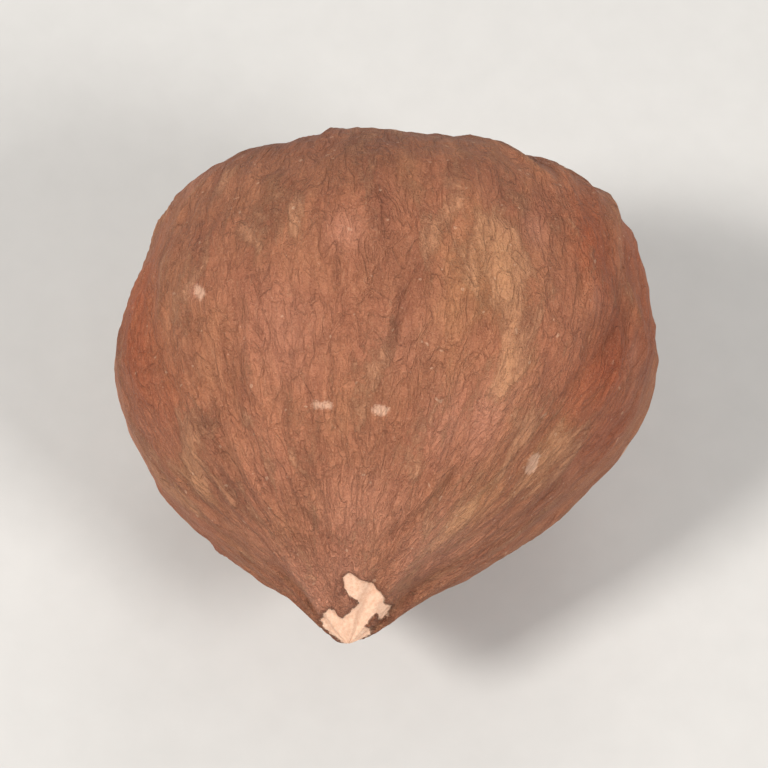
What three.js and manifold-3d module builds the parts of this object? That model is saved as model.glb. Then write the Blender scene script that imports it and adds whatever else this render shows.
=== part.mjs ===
// A shelled hazelnut kernel lying on its side: one seed in its thin brown skin.
// Millimetres, +Z up. The kernel's own axis runs along Y, with the pointed tip towards -Y,
// and the kernel rests on a small flat spot worn on its belly.
//
// The body is a turned profile whose points are then moved by a few formulas. Each formula
// speaks of a point by its height on the kernel's axis (y, 0 at the widest girth) and by its
// angle round that axis (0 degrees on the +X side, 90 degrees on top, 270 degrees underneath).

import * as THREE from "three";
import { mergeVertices } from "three/addons/utils/BufferGeometryUtils.js";
import Module from "manifold-3d";

// Driving dimensions
const WIDTH = 15.1; // across the widest girth, side to side
const THICKNESS = 13.2; // across the same girth, top to bottom
const TIP_LENGTH = 7.7; // from the widest girth to the tip
const BASE_LENGTH = 5.9; // from the widest girth to the blunt end, where the seed was attached
const TIP_LEAN = -1.0; // how far the tip leans sideways
const AXIS_DIP = 6; // degrees that the tip dips, so that the kernel's weight is over its flat spot
const FLAT_DEPTH = 0.25; // how much the flat spot takes off the belly

// The point of the tip and the shallow hollow of the attachment scar, on the axis
const POINT = { height: 0.8, radius: 1.25 };
const SCAR = { depth: 0.3, radius: 1.9 };

// Mesh density: divisions round the kernel, and along each half of the profile
const AROUND = 76;
const ALONG_TIP = 24;
const ALONG_BASE = 20;

const RADIUS = WIDTH / 2;
const DEGREE = Math.PI / 180;

// The section is a little lobed: count of lobes, height as a share of the radius, angle of the first
const LOBES = [
  { count: 3, share: 0.010, first: 60 },
  { count: 5, share: 0.008, first: 20 },
  { count: 7, share: 0.006, first: 50 },
];

// Broad swells (+) and presses (-) that the kernel took from its shell while it grew:
// middle (degrees, mm along), height (mm), half width (degrees) and reach (mm along)
const SWELLS = [
  { angle: 168, along: 2.7, height: -0.4, halfWidth: 26, reach: 2.2 },
  { angle: 138, along: 5.0, height: 0.36, halfWidth: 26, reach: 1.6 },
  { angle: 20, along: 3.4, height: 0.15, halfWidth: 28, reach: 3.0 },
  { angle: 350, along: -2.8, height: 0.22, halfWidth: 30, reach: 2.2 },
  { angle: 196, along: -2.0, height: 0.2, halfWidth: 34, reach: 2.4 },
  { angle: 100, along: 4.6, height: -0.2, halfWidth: 55, reach: 2.4 },
  { angle: 58, along: 0.5, height: 0.16, halfWidth: 13, reach: 4.5 },
  { angle: 300, along: 2.5, height: -0.2, halfWidth: 30, reach: 3.0 },
];

// Furrows that run lengthwise: start and end (mm along), the angle they keep, how far they sway
// (degrees), depth (mm) and half width (mm)
const FURROWS = [
  { angle: 87, from: -2.6, to: 5.0, sway: 4, depth: 0.3, halfWidth: 0.72 },
  { angle: 128, from: -6.0, to: 1.5, sway: 6, depth: 0.14, halfWidth: 0.8 },
  { angle: 152, from: -3.5, to: 4.5, sway: -4, depth: 0.16, halfWidth: 0.75 },
  { angle: 66, from: -7.0, to: -1.0, sway: -5, depth: 0.16, halfWidth: 0.7 },
  { angle: 34, from: -5.0, to: 4.2, sway: 5, depth: 0.2, halfWidth: 0.8 },
  { angle: 2, from: -6.2, to: 2.5, sway: -4, depth: 0.14, halfWidth: 0.8 },
  { angle: 186, from: -5.5, to: 3.8, sway: 5, depth: 0.18, halfWidth: 0.8 },
  { angle: 222, from: -4.0, to: 4.8, sway: -6, depth: 0.15, halfWidth: 0.9 },
  { angle: 318, from: -6.0, to: 3.5, sway: 5, depth: 0.16, halfWidth: 0.9 },
  { angle: 344, from: -2.0, to: 5.0, sway: 3, depth: 0.14, halfWidth: 0.8 },
];

const bell = (distance) => Math.exp(-distance * distance);

// The smallest turn from one angle to another, in radians
function turnBetween(a, b) {
  const turn = a - b;
  return Math.atan2(Math.sin(turn), Math.cos(turn));
}

// Half of the outline, from the tip to the blunt end: two Bezier curves that meet, both
// running straight along the axis, at the widest girth.
function kernelProfile() {
  const tipHalf = new THREE.CubicBezierCurve(
    new THREE.Vector2(0, -TIP_LENGTH),
    new THREE.Vector2(0.36 * RADIUS, -0.9 * TIP_LENGTH),
    new THREE.Vector2(RADIUS, -0.45 * TIP_LENGTH),
    new THREE.Vector2(RADIUS, 0),
  );
  const baseHalf = new THREE.CubicBezierCurve(
    new THREE.Vector2(RADIUS, 0),
    new THREE.Vector2(RADIUS, 0.7 * BASE_LENGTH),
    new THREE.Vector2(0.75 * RADIUS, BASE_LENGTH),
    new THREE.Vector2(0, BASE_LENGTH),
  );
  const tipPoints = tipHalf.getSpacedPoints(ALONG_TIP);
  const basePoints = baseHalf.getSpacedPoints(ALONG_BASE);
  return [...tipPoints, ...basePoints.slice(1)];
}

// How much the lobes and swells stand out of the turned body, in mm
function swellHeight(angle, along, radius) {
  const fullness = radius / RADIUS;
  let height = 0;
  for (const lobe of LOBES) {
    height += lobe.share * radius * fullness * Math.cos(lobe.count * (angle - lobe.first * DEGREE));
  }
  for (const swell of SWELLS) {
    const across = turnBetween(angle, swell.angle * DEGREE) / (swell.halfWidth * DEGREE);
    const lengthwise = (along - swell.along) / swell.reach;
    height += swell.height * fullness * bell(across) * bell(lengthwise);
  }
  return height;
}

// How deep the furrows are at a point, in mm: a bell across each furrow, with its depth rising
// from nothing at one end and falling back to nothing at the other as half a sine wave
function furrowDepth(angle, along, radius) {
  let depth = 0;
  for (const furrow of FURROWS) {
    const progress = (along - furrow.from) / (furrow.to - furrow.from);
    if (progress > 0 && progress < 1) {
      const middle = (furrow.angle + furrow.sway * Math.sin(2 * Math.PI * progress)) * DEGREE;
      const across = (turnBetween(angle, middle) * radius) / furrow.halfWidth;
      depth += furrow.depth * Math.sin(Math.PI * progress) * bell(across);
    }
  }
  return depth;
}

// Move one point of the turned body to its place on the kernel
function shapePoint(point) {
  const radius = Math.hypot(point.x, point.z);
  const angle = Math.atan2(point.z, point.x);
  const along = point.y;
  const height = swellHeight(angle, along, radius) - furrowDepth(angle, along, radius);
  const grown = radius > 0 ? 1 + height / radius : 1;
  const towardsTip = Math.max(0, -along / TIP_LENGTH);
  point.x = point.x * grown + TIP_LEAN * towardsTip * towardsTip;
  point.z = point.z * grown * (THICKNESS / WIDTH);
  if (along < 0) {
    point.y -= POINT.height * bell(radius / POINT.radius);
  } else {
    point.y -= SCAR.depth * bell(radius / SCAR.radius);
  }
  return point;
}

function kernelBody() {
  const lathe = new THREE.LatheGeometry(kernelProfile(), AROUND);
  lathe.deleteAttribute("normal");
  lathe.deleteAttribute("uv");
  const position = lathe.attributes.position;
  const point = new THREE.Vector3();
  for (let i = 0; i < position.count; i += 1) {
    shapePoint(point.fromBufferAttribute(position, i));
    position.setXYZ(i, point.x, point.y, point.z);
  }
  lathe.rotateX(AXIS_DIP * DEGREE);
  return mergeVertices(lathe, 1e-3);
}

const wasm = await Module();
wasm.setup();

function toSolid(geometry) {
  const mesh = new wasm.Mesh({
    numProp: 3,
    vertProperties: Float32Array.from(geometry.attributes.position.array),
    triVerts: Uint32Array.from(geometry.index.array),
  });
  return new wasm.Manifold(mesh);
}

function toGeometry(solid) {
  const mesh = solid.getMesh();
  const geometry = new THREE.BufferGeometry();
  geometry.setAttribute("position", new THREE.BufferAttribute(mesh.vertProperties, 3));
  geometry.setIndex(new THREE.BufferAttribute(mesh.triVerts, 1));
  return geometry;
}

// Cut the flat spot off the belly with a block whose top is FLAT_DEPTH above the lowest point
function cutFlatSpot(body) {
  body.computeBoundingBox();
  const margin = 5;
  const side = 2 * (TIP_LENGTH + BASE_LENGTH);
  const block = new THREE.BoxGeometry(side, side, margin);
  block.translate(0, 0, body.boundingBox.min.z + FLAT_DEPTH - margin / 2);
  block.deleteAttribute("normal");
  block.deleteAttribute("uv");
  const cut = toSolid(body).subtract(toSolid(mergeVertices(block, 1e-3)));
  return mergeVertices(toGeometry(cut), 1e-3);
}

// Put the flat spot on Z = 0 and the middle of the kernel's box over the origin
function restOnOrigin(geometry) {
  geometry.computeBoundingBox();
  const box = geometry.boundingBox;
  const middle = box.getCenter(new THREE.Vector3());
  return geometry.translate(-middle.x, -middle.y, -box.min.z);
}

const kernel = new THREE.Mesh(
  restOnOrigin(cutFlatSpot(kernelBody())),
  new THREE.MeshStandardMaterial({ color: "#a9725a", roughness: 0.62, metalness: 0 }),
);
kernel.name = "kernel";

const hazelnut = new THREE.Group();
hazelnut.add(kernel);

export default hazelnut;
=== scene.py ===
# %% [markdown]
# # A shelled hazelnut kernel
#
# This is the seed of a hazel, taken out of its woody shell and still in its thin brown skin. It
# grew as one piece, so it is one body with one material. Everything that makes it look real is
# in the surface: furrows and veins that run from the blunt end to the tip, skin that is darkened
# by painted shade in its valleys and dusty on its crests, and a few places where the skin has
# chipped off and the cream flesh shows. It could be sculpted by hand, or started from a sphere and
# displaced. Here the whole surface is one formula of two parameters, because then every feature
# has a number that can be read and changed.

import bpy
import numpy as np
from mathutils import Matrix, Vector
from mathutils.bvhtree import BVHTree


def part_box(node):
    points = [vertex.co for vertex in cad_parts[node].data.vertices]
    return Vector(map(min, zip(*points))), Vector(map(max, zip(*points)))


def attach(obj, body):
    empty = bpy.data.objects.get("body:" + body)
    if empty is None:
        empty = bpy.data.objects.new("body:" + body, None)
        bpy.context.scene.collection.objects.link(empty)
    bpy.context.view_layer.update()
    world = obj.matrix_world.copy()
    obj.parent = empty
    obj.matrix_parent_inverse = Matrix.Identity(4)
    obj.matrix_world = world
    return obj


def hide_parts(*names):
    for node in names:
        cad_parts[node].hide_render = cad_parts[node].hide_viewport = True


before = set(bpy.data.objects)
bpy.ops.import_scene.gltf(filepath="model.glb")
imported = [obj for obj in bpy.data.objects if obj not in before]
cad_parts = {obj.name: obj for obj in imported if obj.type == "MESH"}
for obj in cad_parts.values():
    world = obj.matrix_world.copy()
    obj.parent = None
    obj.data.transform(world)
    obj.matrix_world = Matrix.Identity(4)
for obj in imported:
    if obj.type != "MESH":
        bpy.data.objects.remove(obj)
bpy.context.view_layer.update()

cad_low, cad_high = (np.array(corner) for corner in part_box("kernel"))
print("The frame's kernel measures", np.round((cad_high - cad_low) * 1000, 2), "mm")

# %% [markdown]
# ## The two parameters
#
# A point of the surface is named by its angle round the kernel's axis and by how far it is along
# the outline, from the tip to the blunt end. The outline is half of the kernel's side view. It
# could be drawn point by point, but two Bezier curves that meet at the widest girth say the same
# with a handful of numbers. Sizes are in millimetres until the very end.

# %% Driving sizes, in millimetres
MM = 0.001
WIDTH = 15.1
THICKNESS = 13.2
TIP_LENGTH = 7.7
BASE_LENGTH = 5.9
TIP_LEAN = -1.0
AXIS_DIP = np.radians(6)
FLAT_DEPTH = 0.25
POINT_HEIGHT, POINT_RADIUS = 0.8, 1.25
SCAR_DEPTH, SCAR_RADIUS = 0.3, 1.9
RADIUS = WIDTH / 2
COLUMNS = 384
ROWS = 256


# %% The outline, walked in even steps
def bezier(corners, count):
    """Points on a cubic Bezier curve: the four corners, weighted by the cubic terms of 1 - t and t."""
    t = np.linspace(0, 1, count)[:, None]
    start, pull_out, pull_in, end = np.array(corners, float)
    return (1 - t)**3 * start + 3 * (1 - t)**2 * t * pull_out + 3 * (1 - t) * t**2 * pull_in + t**3 * end


def kernel_outline(count):
    """Radius and place along the axis, at even steps of the distance walked from tip to blunt end."""
    tip_half = bezier([(0, -TIP_LENGTH), (0.36 * RADIUS, -0.9 * TIP_LENGTH),
                       (RADIUS, -0.45 * TIP_LENGTH), (RADIUS, 0)], 400)
    base_half = bezier([(RADIUS, 0), (RADIUS, 0.7 * BASE_LENGTH),
                        (0.75 * RADIUS, BASE_LENGTH), (0, BASE_LENGTH)], 400)
    outline = np.vstack([tip_half, base_half[1:]])
    steps = np.linalg.norm(np.diff(outline, axis=0), axis=1)
    walked = np.concatenate([[0], np.cumsum(steps)])
    stops = np.linspace(0, walked[-1], count)
    return np.interp(stops, walked, outline[:, 0]), np.interp(stops, walked, outline[:, 1]), walked[-1]


radius, along, outline_length = kernel_outline(ROWS)
radius = radius[:, None]
along = along[:, None]
angle = (np.arange(COLUMNS) * 2 * np.pi / COLUMNS)[None, :]
print(f"The outline is {outline_length:.1f} mm long, a row every {outline_length / ROWS:.3f} mm")

# %% [markdown]
# ## The large form
#
# A kernel isn't a turned part. It grew inside a shell that pressed it here and let it swell there,
# so its section is a little lobed, its flanks carry broad dents, and shallow furrows run along it.
# The lobes are cosine waves round the section. Each swell, dent and furrow is a bell curve (1 in
# its middle, falling to 0 around it) times a height, and the heights add up. The numbers are the
# same as the design's, so that this fine surface lies on the design's coarse one.

# %% Lobes, swells and furrows
LOBES = [(3, 0.010, 60), (5, 0.008, 20), (7, 0.006, 50)]  # count, share of the radius, first angle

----

**Set exercise:**
Quote word for word the lines from the line holding "const kernel = new" through the line holding "cad_parts[node].hide_render = cad_parts[node].hide_viewport"; include both of those lines and add nothing.

**The solution:**
const kernel = new THREE.Mesh(
  restOnOrigin(cutFlatSpot(kernelBody())),
  new THREE.MeshStandardMaterial({ color: "#a9725a", roughness: 0.62, metalness: 0 }),
);
kernel.name = "kernel";

const hazelnut = new THREE.Group();
hazelnut.add(kernel);

export default hazelnut;
=== scene.py ===
# %% [markdown]
# # A shelled hazelnut kernel
#
# This is the seed of a hazel, taken out of its woody shell and still in its thin brown skin. It
# grew as one piece, so it is one body with one material. Everything that makes it look real is
# in the surface: furrows and veins that run from the blunt end to the tip, skin that is darkened
# by painted shade in its valleys and dusty on its crests, and a few places where the skin has
# chipped off and the cream flesh shows. It could be sculpted by hand, or started from a sphere and
# displaced. Here the whole surface is one formula of two parameters, because then every feature
# has a number that can be read and changed.

import bpy
import numpy as np
from mathutils import Matrix, Vector
from mathutils.bvhtree import BVHTree


def part_box(node):
    points = [vertex.co for vertex in cad_parts[node].data.vertices]
    return Vector(map(min, zip(*points))), Vector(map(max, zip(*points)))


def attach(obj, body):
    empty = bpy.data.objects.get("body:" + body)
    if empty is None:
        empty = bpy.data.objects.new("body:" + body, None)
        bpy.context.scene.collection.objects.link(empty)
    bpy.context.view_layer.update()
    world = obj.matrix_world.copy()
    obj.parent = empty
    obj.matrix_parent_inverse = Matrix.Identity(4)
    obj.matrix_world = world
    return obj


def hide_parts(*names):
    for node in names:
        cad_parts[node].hide_render = cad_parts[node].hide_viewport = True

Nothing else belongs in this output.